- _DATA SUPPLIED_:
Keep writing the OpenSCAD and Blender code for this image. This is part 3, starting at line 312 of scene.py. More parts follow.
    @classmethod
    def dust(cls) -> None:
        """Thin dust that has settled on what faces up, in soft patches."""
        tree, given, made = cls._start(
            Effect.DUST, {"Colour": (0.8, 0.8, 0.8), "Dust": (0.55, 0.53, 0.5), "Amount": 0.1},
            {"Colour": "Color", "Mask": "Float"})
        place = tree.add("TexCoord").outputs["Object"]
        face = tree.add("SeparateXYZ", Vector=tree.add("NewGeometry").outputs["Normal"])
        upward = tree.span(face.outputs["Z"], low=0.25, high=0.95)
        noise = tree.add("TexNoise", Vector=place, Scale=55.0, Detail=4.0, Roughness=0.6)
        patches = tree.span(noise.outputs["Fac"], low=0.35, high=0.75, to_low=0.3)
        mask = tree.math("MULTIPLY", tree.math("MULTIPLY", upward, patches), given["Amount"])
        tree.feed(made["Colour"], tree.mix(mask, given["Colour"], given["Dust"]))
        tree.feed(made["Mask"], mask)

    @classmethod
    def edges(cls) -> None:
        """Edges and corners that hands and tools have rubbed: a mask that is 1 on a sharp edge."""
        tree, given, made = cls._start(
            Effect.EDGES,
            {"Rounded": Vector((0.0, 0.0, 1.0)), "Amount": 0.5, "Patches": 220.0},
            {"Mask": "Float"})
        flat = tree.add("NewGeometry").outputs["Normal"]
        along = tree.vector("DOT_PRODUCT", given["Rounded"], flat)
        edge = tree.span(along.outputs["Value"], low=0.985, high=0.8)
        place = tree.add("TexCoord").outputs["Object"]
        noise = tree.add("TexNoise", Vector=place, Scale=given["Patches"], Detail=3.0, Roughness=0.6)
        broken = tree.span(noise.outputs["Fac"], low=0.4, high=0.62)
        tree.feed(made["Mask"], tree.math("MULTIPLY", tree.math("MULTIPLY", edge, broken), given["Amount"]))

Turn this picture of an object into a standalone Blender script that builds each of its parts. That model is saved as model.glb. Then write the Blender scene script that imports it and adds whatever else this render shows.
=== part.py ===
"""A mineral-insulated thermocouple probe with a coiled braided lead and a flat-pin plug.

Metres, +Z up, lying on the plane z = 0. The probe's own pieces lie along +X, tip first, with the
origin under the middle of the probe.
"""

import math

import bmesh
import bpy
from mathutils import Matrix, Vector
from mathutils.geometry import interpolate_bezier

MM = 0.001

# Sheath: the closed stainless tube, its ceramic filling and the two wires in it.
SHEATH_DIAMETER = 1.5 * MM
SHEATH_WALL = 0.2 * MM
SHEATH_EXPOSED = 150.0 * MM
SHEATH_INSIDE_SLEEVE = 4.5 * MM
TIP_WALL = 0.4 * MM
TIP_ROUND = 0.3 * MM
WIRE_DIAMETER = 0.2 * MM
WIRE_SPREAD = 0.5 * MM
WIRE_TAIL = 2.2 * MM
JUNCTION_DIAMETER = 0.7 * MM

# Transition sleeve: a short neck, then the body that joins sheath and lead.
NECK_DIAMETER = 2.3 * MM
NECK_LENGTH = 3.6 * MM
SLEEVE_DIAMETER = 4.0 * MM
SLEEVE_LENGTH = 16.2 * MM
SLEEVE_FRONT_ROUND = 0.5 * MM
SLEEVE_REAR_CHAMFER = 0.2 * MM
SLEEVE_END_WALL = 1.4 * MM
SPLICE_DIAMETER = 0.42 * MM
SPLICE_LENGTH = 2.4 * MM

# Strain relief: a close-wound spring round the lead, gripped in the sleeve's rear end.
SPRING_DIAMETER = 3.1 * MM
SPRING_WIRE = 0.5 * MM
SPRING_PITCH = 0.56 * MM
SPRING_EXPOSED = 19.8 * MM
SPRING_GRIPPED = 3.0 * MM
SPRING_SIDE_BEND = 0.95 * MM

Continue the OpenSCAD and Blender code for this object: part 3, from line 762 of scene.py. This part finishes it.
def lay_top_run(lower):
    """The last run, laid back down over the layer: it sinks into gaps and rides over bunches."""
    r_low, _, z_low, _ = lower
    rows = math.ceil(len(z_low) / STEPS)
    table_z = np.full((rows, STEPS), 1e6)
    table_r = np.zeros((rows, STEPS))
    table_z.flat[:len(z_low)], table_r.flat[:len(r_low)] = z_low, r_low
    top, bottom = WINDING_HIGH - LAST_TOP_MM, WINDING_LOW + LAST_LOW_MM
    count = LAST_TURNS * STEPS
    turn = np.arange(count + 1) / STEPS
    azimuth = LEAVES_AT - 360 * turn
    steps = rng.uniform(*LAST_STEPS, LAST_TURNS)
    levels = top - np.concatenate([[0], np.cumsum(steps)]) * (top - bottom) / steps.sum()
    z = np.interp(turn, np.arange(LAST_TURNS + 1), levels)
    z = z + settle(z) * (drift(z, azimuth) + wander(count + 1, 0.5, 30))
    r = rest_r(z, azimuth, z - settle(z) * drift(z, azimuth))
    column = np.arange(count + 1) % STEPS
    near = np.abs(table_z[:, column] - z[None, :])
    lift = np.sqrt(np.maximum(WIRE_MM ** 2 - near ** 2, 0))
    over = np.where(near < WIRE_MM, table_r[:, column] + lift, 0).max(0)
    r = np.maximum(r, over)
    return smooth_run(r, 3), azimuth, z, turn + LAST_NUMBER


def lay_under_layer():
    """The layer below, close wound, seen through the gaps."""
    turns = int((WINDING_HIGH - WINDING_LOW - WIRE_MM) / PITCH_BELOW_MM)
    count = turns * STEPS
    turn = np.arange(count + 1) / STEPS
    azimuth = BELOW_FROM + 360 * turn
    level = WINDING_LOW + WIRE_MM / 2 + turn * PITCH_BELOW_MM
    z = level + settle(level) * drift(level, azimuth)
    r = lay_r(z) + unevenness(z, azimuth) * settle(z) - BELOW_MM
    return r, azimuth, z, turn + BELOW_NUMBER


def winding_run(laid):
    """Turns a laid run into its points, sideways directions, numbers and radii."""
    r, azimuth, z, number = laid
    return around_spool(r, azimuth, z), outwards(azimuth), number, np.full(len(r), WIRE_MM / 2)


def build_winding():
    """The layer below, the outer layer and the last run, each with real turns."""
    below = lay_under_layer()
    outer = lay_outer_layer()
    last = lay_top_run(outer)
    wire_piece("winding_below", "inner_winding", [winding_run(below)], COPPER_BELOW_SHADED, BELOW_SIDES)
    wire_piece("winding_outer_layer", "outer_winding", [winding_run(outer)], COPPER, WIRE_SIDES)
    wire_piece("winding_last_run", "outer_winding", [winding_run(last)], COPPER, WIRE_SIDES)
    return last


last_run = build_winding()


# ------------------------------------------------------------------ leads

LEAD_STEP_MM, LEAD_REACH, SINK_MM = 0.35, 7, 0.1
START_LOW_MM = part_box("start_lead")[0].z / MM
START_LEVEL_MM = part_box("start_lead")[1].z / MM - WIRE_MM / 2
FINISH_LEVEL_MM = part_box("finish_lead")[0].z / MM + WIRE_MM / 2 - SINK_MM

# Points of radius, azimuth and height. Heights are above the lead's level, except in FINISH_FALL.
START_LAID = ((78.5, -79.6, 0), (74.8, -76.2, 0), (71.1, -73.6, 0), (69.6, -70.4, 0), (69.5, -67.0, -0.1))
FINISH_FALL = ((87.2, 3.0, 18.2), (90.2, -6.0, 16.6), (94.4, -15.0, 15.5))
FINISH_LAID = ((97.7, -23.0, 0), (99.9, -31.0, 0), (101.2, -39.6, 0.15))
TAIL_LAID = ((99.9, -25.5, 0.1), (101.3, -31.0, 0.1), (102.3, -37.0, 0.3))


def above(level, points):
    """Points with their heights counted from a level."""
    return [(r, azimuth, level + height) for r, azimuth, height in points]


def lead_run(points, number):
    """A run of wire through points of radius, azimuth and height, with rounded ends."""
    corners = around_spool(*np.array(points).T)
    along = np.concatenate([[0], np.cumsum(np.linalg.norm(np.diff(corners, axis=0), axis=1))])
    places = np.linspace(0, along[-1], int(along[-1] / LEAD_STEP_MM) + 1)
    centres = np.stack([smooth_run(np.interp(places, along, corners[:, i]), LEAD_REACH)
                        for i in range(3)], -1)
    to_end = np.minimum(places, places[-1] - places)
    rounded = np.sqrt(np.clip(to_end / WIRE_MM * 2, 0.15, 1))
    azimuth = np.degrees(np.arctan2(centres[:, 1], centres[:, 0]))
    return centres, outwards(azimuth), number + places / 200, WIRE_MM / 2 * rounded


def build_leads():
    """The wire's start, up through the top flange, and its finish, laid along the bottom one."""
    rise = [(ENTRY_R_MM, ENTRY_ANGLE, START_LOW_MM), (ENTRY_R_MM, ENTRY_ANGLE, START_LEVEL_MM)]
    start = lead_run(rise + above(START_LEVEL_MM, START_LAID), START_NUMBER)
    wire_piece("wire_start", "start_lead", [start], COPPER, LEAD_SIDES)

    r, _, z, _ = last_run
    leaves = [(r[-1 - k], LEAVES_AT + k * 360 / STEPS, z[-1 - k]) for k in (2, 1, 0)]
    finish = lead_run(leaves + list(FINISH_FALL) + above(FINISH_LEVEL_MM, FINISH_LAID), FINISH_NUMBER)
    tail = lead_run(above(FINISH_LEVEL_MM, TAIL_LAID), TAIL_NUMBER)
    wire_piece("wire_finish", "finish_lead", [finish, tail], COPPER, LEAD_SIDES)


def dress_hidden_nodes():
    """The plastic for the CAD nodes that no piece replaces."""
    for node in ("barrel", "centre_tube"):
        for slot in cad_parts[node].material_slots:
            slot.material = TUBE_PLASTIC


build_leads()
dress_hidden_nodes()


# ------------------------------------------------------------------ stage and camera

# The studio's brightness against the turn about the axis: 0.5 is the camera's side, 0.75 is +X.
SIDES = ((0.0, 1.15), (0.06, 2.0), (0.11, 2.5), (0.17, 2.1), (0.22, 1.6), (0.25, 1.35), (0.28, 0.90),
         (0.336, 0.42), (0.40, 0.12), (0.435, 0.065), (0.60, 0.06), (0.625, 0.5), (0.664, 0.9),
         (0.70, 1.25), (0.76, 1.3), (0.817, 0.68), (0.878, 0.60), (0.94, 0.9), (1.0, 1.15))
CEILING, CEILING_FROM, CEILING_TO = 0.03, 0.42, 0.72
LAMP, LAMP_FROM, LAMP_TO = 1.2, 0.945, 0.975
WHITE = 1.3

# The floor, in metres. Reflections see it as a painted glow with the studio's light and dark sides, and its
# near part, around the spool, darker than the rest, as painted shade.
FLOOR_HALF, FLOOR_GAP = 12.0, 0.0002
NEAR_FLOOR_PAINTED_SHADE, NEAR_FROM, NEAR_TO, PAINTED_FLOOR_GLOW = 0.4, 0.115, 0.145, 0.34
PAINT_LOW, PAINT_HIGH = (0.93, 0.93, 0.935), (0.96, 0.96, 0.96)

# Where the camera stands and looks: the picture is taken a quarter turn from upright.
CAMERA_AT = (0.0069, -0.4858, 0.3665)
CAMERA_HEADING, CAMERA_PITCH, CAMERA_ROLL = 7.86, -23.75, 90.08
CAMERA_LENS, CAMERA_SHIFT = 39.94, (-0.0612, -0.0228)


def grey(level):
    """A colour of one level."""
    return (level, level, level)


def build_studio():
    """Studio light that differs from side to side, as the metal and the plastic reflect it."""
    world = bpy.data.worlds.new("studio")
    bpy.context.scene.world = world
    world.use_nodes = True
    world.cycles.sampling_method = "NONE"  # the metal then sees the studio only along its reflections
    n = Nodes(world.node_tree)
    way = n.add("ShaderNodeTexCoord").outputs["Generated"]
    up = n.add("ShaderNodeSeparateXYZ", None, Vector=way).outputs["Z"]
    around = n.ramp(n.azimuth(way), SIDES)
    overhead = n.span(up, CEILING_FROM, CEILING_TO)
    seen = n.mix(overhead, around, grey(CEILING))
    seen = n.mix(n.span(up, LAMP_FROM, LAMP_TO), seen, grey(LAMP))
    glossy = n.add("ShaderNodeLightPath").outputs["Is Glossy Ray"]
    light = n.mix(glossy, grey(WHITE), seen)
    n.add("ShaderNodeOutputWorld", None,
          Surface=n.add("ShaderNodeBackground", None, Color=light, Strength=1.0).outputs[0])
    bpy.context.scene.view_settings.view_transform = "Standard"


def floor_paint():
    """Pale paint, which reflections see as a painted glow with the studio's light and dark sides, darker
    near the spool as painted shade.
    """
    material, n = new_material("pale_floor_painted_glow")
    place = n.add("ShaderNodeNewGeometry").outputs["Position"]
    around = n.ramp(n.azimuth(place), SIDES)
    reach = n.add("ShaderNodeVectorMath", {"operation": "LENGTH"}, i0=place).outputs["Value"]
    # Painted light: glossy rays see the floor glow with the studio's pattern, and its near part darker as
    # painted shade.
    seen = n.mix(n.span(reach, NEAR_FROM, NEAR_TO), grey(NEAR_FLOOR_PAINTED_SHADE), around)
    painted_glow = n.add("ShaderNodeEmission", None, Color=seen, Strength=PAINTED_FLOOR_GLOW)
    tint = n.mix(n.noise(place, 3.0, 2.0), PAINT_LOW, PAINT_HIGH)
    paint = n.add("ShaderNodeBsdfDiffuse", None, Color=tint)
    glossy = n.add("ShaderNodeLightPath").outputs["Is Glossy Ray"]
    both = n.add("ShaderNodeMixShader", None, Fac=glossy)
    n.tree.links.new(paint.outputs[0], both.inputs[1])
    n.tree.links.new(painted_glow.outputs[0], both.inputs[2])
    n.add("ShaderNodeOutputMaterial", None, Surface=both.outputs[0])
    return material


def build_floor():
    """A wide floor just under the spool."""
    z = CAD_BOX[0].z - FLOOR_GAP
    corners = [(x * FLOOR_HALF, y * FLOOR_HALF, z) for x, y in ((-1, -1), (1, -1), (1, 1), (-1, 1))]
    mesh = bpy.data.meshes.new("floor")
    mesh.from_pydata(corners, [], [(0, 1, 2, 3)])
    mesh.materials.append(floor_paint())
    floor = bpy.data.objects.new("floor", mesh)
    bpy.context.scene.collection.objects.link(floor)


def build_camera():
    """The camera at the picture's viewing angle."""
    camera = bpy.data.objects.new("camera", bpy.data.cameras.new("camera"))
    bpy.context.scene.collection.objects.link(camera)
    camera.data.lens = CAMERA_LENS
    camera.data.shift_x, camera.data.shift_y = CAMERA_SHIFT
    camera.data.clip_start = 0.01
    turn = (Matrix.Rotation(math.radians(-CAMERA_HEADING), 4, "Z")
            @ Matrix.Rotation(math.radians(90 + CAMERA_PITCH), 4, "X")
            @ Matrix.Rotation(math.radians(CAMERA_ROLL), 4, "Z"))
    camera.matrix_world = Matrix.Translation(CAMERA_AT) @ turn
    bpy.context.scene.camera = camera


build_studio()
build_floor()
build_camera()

- _PROMPT_: Check each line of the records above for "code", and copy those that have it.

- _RESPONSE FOR THIS EXERCISE_:
Keep writing the OpenSCAD and Blender code for this image. This is part 3, starting at line 312 of scene.py. More parts follow.
Continue the OpenSCAD and Blender code for this object: part 3, from line 762 of scene.py. This part finishes it.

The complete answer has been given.